This month has seen mainland Europe and the UK impose tighter restrictions, evolving policy framework across the US, Europe and China, and the International Monetary Fund (IMF) providing hope by increasing their projections for global economic growth in the year to come.

The second wave and tighter restrictions


We have seen a second wave of coronavirus cases in the past month, even after factoring in the increase in testing. As a result, countries have responded rapidly and in a more structured and decisive manner than previous attempts.

Since the 26th October, Italy has closed all non-essential activities e.g. bars and theatres from 6pm and plans to keep restrictions in place for one month.

The German Foreign Minister declared Switzerland and Poland to be risk areas, which means travellers must be tested and enter a mandatory quarantine upon their return to Germany.

On the 31st October, Boris Johnson revealed the UK government’s plan for a second lockdown from Thursday 5th November to the 2nd December.

But what does this mean for us?

From Zoom calls with our families or business partners to home workouts, many of us have already adapted and innovated to the challenges of a lockdown and have found ways to keep spirits high and to keep businesses alive.

Evolving frameworks for a post coronavirus world

Major central banks are reviewing their policy frameworks and are in the process of adopting new ones.
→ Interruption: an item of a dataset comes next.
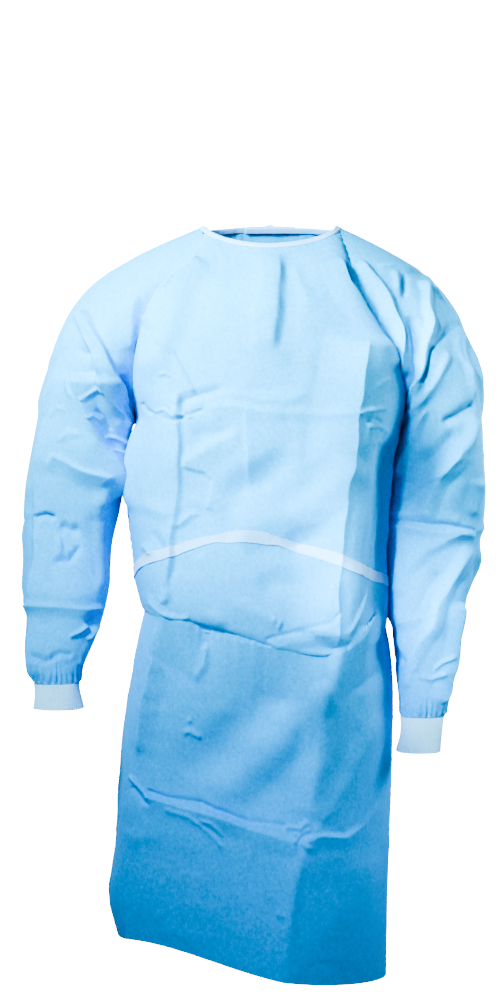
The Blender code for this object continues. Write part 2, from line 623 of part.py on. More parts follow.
def cloth_wall(name, outer, inner, material, collection):
    """A closed wall between two grids of the same shape; where a grid's ends meet it is a tube."""
    is_tube = np.allclose(outer[:, 0], outer[:, -1], atol=1e-7)
    if is_tube:
        outer, inner = outer[:, :-1], inner[:, :-1]
    rows, columns = outer.shape[:2]
    bm = bmesh.new()
    outside, inside = ([[bm.verts.new(point) for point in row] for row in skin] for skin in (outer, inner))
    steps = [(j, (j + 1) % columns) for j in range(columns if is_tube else columns - 1)]
    for i in range(rows - 1):
        for j, k in steps:
            cells = [(skin[i][j], skin[i][k], skin[i + 1][k], skin[i + 1][j]) for skin in (outside, inside)]
            halves = shorter_split(cells[0])
            for cell in cells:
                add_triangles(bm, cell, halves)
    rims = [((i, j), (i, k)) for i in (0, rows - 1) for j, k in steps]
    if not is_tube:
        rims += [((i, j), (i + 1, j)) for j in (0, columns - 1) for i in range(rows - 1)]
    for (i, j), (m, n) in rims:
        cell = (outside[i][j], outside[m][n], inside[m][n], inside[i][j])
        add_triangles(bm, cell, shorter_split(cell))
    return finished(name, bm, material, collection)


def shorter_split(cell):
    """The two triangles of a four-sided cell, parted along its shorter diagonal."""
    a, b, c, d = (vert.co for vert in cell)
    return ((0, 1, 2), (0, 2, 3)) if (a - c).length < (b - d).length else ((0, 1, 3), (1, 2, 3))


def add_triangles(bm, cell, halves):
    for half in halves:
        bm.faces.new([cell[k] for k in half])


def finished(name, bm, material, collection):
    """The bmesh as a smooth-shaded object of the gown, its faces pointing out."""
    bmesh.ops.recalc_face_normals(bm, faces=bm.faces[:])
    if bm.calc_volume(signed=True) < 0:
        bmesh.ops.reverse_faces(bm, faces=bm.faces[:])
    mesh = bpy.data.meshes.new(name)
    bm.to_mesh(mesh)
    bm.free()
    mesh.shade_smooth()
    mesh.set_sharp_from_angle(angle=SHARP_FROM)
    mesh.materials.append(material)
    obj = bpy.data.objects.new(name, mesh)
    collection.objects.link(obj)
    return obj


def main():
    for obj in list(bpy.data.objects):
        bpy.data.objects.remove(obj)
    collection = bpy.data.collections.new("isolation_gown")
    bpy.context.scene.collection.children.link(collection)
    trunk = {"front": front_grid(), "back": back_grid()}
    cuffs = {}
    for side, column, neck_side, spread, rings, cuff in (
        ("right", 0, RIGHT_NECK_SIDE, RIGHT_SPREAD, RIGHT_SLEEVE, RIGHT_CUFF),
        ("left", -1, LEFT_NECK_SIDE, LEFT_SPREAD, LEFT_SLEEVE, LEFT_CUFF),
    ):
        above = slice(bodice_row(len(BODICE)), None)
        loop = raglan_loop(trunk["front"][above, column], trunk["back"][above, column], neck_side)
        trunk[f"sleeve_{side}"] = sleeve_grid(loop, rings, spread)
        cuffs[f"cuff_{side}"] = closed_arm_grid(cuff, len(loop), SLEEVE_ROUNDNESS)
    plain = shared_normals(trunk)
    trunk = {name: folded(name, grid, plain[name]) for name, grid in trunk.items()}
    normals = shared_normals(trunk)
    build_panels(trunk, normals, cuffs, collection)
    build_ties(trunk, normals, collection)


def build_panels(trunk, trunk_normals, cuffs, collection):
    """The cut and sewn pieces, each drawn back from its seams."""
    nonwoven = fabric("blue_nonwoven", NONWOVEN, 0.75)
    tape = fabric("pale_tape", PALE_TAPE, 0.7)
    knit = fabric("white_knit", KNIT_WHITE, 0.9)
    back_right, back_left = back_panels(trunk["back"], trunk_normals["back"])
    grids = {"front": trunk["front"], "back_right": back_right, "back_left": back_left}
    grids.update({name: grid for name, grid in trunk.items() if name.startswith("sleeve")}, **cuffs)
    grids["binding"] = binding_grid(grids)
    normals = shared_normals(grids)
    top, bottom, first, last = (-1, -2), (0, 1), (0, 1), (-1, -2)
    pieces = (
        ("front_panel", "front", WALL, nonwoven, [top], [first, last]),
        ("back_right_panel", "back_right", WALL, nonwoven, [top], [first]),
        ("back_left_panel", "back_left", WALL, nonwoven, [top], [first]),
        ("sleeve_right", "sleeve_right", WALL, nonwoven, [bottom, top], []),
        ("sleeve_left", "sleeve_left", WALL, nonwoven, [bottom, top], []),
        ("cuff_right", "cuff_right", CUFF_WALL, knit, [bottom], []),
        ("cuff_left", "cuff_left", CUFF_WALL, knit, [bottom], []),
        ("neck_binding", "binding", BINDING_WALL, tape, [bottom], []),
    )
    for name, grid_name, wall, material, rows, columns in pieces:
        middle = drawn_back(grids[grid_name], normals[grid_name], rows, columns)
        out = normals[grid_name] * wall / 2
        cloth_wall(name, middle + out, middle - out, material, collection)


def build_ties(trunk, normals, collection):
    """The belt from its weld to its knot, its free ends, and the ties of the neck binding."""
    tape = fabric("belt_tape", PALE_TAPE, 0.7)
    back, back_normals = trunk["back"], normals["back"]
    welded = belt_on_front(trunk["front"], normals["front"], BELT_MIDDLE)
    ribbons = {"belt_middle": [np.array(part).swapaxes(0, 1) for part in welded]}
    ribbons["belt_right"] = belt_stretch(trunk, normals, BELT_RIGHT, True)
    ribbons["belt_left"] = belt_stretch(trunk, normals, BELT_LEFT, False)
    sewn = {name: [(0, 1), (-1, -2)] for name in ribbons}
    below_tuck = range(skirt_row(BELOW_TUCK), skirt_row(TAILS_END) - 1, -1)
    hanging = [belt_row(), bodice_row(1), bodice_row(0), *below_tuck]
    for name, tail in BELT_TAILS.items():
        ribbons[name] = tail_grid(back, back_normals, hanging, tail)
    neck_rows = [len(back) - 1 - k for k in range(4)]
    for name, tail in NECK_TAILS.items():
        ribbons[name] = tail_grid(back, back_normals, neck_rows, tail)
    for name, (grid, outs) in ribbons.items():
        middle = drawn_back(grid, outs, [], sewn.get(name, []))
        out = outs * BELT_THICK / 2
        cloth_wall(name, middle + out, middle - out, tape, collection)
    (low, out), (high, _) = (outer_back(back, back_normals, belt_row() + k, BACK_STEPS / 2) for k in (0, 1))
    knot("belt_knot", low, high, out, BELT_KNOT, BACK_LIFT - SEAM_GAP, tape, collection)
    low, out = outer_back(back, back_normals, len(back) - 1, BACK_STEPS / 2)
    high = low + BINDING_HEIGHT * unit(back[-1, BACK_STEPS // 2] - back[-2, BACK_STEPS // 2])
    sink = BACK_LIFT - SEAM_GAP - (BINDING_WALL - WALL) / 2
    knot("neck_knot", low, high, out, NECK_KNOT, sink, tape, collection)


main()
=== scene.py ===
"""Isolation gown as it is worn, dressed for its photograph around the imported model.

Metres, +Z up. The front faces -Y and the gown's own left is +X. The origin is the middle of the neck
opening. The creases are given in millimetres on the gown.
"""

import json
import math
from collections import namedtuple

import bmesh
import bpy
import numpy as np
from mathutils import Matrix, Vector
from mathutils.bvhtree import BVHTree
from mathutils.kdtree import KDTree

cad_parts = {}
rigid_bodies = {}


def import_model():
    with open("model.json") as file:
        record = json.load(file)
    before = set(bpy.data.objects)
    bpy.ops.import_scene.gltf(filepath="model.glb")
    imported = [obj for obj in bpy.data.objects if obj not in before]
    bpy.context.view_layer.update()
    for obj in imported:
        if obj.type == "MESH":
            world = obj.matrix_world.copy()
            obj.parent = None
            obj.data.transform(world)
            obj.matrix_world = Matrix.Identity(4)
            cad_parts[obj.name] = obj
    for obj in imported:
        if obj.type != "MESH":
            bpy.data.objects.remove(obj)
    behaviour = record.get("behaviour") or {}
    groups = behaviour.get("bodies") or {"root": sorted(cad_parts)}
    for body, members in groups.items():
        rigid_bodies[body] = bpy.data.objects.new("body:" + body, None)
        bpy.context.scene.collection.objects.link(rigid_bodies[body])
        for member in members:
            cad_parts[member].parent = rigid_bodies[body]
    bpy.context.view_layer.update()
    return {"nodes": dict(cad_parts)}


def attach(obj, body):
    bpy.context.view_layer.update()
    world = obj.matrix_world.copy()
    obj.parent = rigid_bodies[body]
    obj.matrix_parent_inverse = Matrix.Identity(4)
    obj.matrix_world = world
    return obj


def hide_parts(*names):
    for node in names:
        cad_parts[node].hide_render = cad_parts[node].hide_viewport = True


MM = 0.001
FULL_TURN = 2 * math.pi

# Picture: a level camera at waist height, and how large a metre shows at that distance
CAMERA_PLACE = (-0.0277, -2.8, -0.418)
PICTURE_HEIGHT_PX = 1000
FOCAL_PX = 1820
SENSOR_MM = 24.0

# The gown's outer form, taken from a packed wall: its rim faces have an edge as short as the wall is
# thick, and edges that lie near a pressed fold stay nearly sharp
RIM_LONGEST = 0.0022
MERGE = 1e-5
PRESSED_NEAR = 0.005
PRESSED_SHARPNESS = 0.85

# Where the cloth hangs free: at the hem, and at the back's open edges, which end at the neck
HEM_BELOW = -0.95
BACK_OPENING = 0.07
NECK_ABOVE = -0.03

# Creases: a high one is a fold that was pressed into the pack, a narrow one is sharp, and the others
# are soft. They wander from their way and vary in height, each with one turn about every so often.
PRESSED_FROM = 0.014
PRESSED_PROFILE = 1.4
SHARP_UNDER = 0.027
SHARP_PROFILE = 1.2
WANDER = 0.0016
WANDER_TURN = 0.06
UNEVEN = 0.22
UNEVEN_TURN = 0.09
TURNED_GAIN = 1.8  # how steeply creases fade where the cloth turns away from the side they are seen from
TURNED_LEAST = 0.05

# Crisp creases: their faces are halved this far around them, in mm, and once more along pressed folds
CRISP_UNDER = 9
CRISP_REACH = 4.5
PRESSED_REACH = 3.0

# Small crumples: how many for a square metre, their smallest and largest length, height and reach, and
# how far they bend in radians. Both backs share one box, so that the same ones run over their lap.
CRUMPLES_PER_M2 = 420
CRUMPLE_LENGTH = (0.025, 0.110)
CRUMPLE_HEIGHT = (0.0003, 0.0013)
CRUMPLE_REACH = (0.006, 0.024)
CRUMPLE_BEND = 0.35
BACK_BOX = (np.array([-0.22, -1.15]), np.array([0.20, 0.0]))

# Seams: creases ease out before them, and the stitching sinks in a valley with puckers beside it
SEAM_EASE = 0.010
SEAM_VALLEY = 0.0007
SEAM_VALLEY_REACH = 0.006
PUCKER = 0.0012
PUCKER_PITCH = 0.016
PUCKER_WAY = (1.0, 0.6, 1.3)
PUCKER_FROM = 0.004
PUCKER_TO = 0.020
TRIM_EASE = 0.020  # the valley deepens over this length, from a quarter of it off the binding and cuffs
TRIM_CLEAR = 0.25

# Panels whose edges are nearer than this are drawn together. Each goes a little over half the way, and
# takes the cloth beside the seam with it. Each edge of a rim is looked up at so many steps.
SEAM_NEAR = 0.012
SEAM_NEAR_SOFT = 0.003
SEAM_SHARE = 0.53
SEAM_DRAW = 0.030
SEAM_STEPS = 4

# The outer back's free edge is laid down by this much, over this length, this near the middle
LAP_DROP = 0.0013
LAP_LAID = 0.030
LAP_NEAR = 0.09

# A crease of the cloth, in a table under the side that it is seen from. height: how far it stands out, or
# in if negative. left, right: its reach to either side of the way, as one walks along it. ends: over
# what length it fades out. way: points (across, up) as seen from that side; from the front and back
# across is +X, from the sides it is +Y. All in millimetres. Ways run upward, or from the picture's left.
Crease = namedtuple("Crease", "height left right ends way")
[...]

A key objective behind these reviews is to lift inflation and inflation expectations sustainably back to their targets.


The Federal Reserve, the central bank of the US, announced a statement on long term goals which explicitly stated they are willing to allow inflation to overshoot targets.

Similarly, on the 9th October 2020 the European Union agreed to a new €672.5 billion Recovery and Resilience Facility (RRF). A new tool for public investment and reform following coronavirus which will help member states address the economic and social impact of coronavirus whilst
ensuring their economies undertake the green and digital transitions, becoming more sustainable and resilient.

By incentivising national governments and companies alike to consider social and environment impacts as a core focus, one would hope to see Europe continue to be a leader in the ethical investing space.

China are finalising their five-year goals, during this process they have acknowledged growing inequality, environmental issues, and lack of quality innovation as priorities. They aim to tackle these issues by firstly, removing a hard target on “GDP Growth” and move towards “GDP per capita”.
GDP per capita is the average economic output per person and used as a crude measure for how developed a country is and the wellbeing of its citizens.

Their GDP per capita currently sits at around $10,000 which is comparable to Brazil & India.

For reference, US and Australia sit at around $63,000 and $57,000, respectively.

China have pledged to reduce earnings gaps between rural and urban residents, this may be achieved through a system they refer to as “dual circulation”.

What they mean by this is they wish to become more self-reliant on their own domestic resources and means of production, and to be supplemented by international imports.

They have once again made a strong emphasis on technology and innovation through government funding. Historically, when resorting to government funding, China have struggled with mass fraud due to poor due diligence on the government’s side.

It will be interesting to see how this is controlled moving forward and to see how China has learned.

Hope from the IMF

In June 2020, the International Monetary Fund (IMF) projected global growth to be -4.9%, however, they have recently upgraded their projection to -4.4%. While it may seem to be a small upgrade it shows how in only four months, we have risen to the challenges of coronavirus much more quickly than anticipated.

Looking ahead

Over the coming week, the results of the US presidential election will be announced.

Regardless of whether the Democrats or Republicans succeed, evidence suggests once a decision has been finalised and certainty resumes, the US markets typically rise.

China seems to have matured into acting more like a developed country in considering both environmental and social impacts or policy decisions and Europe are pushing towards a more socially responsible, sustainable environment.

While certainly a difficult and challenging time for us all, there are plenty of reasons to believe we are in a much healthier place than April of this year and hopefully we can move on from coronavirus and to a more prosperous 2021.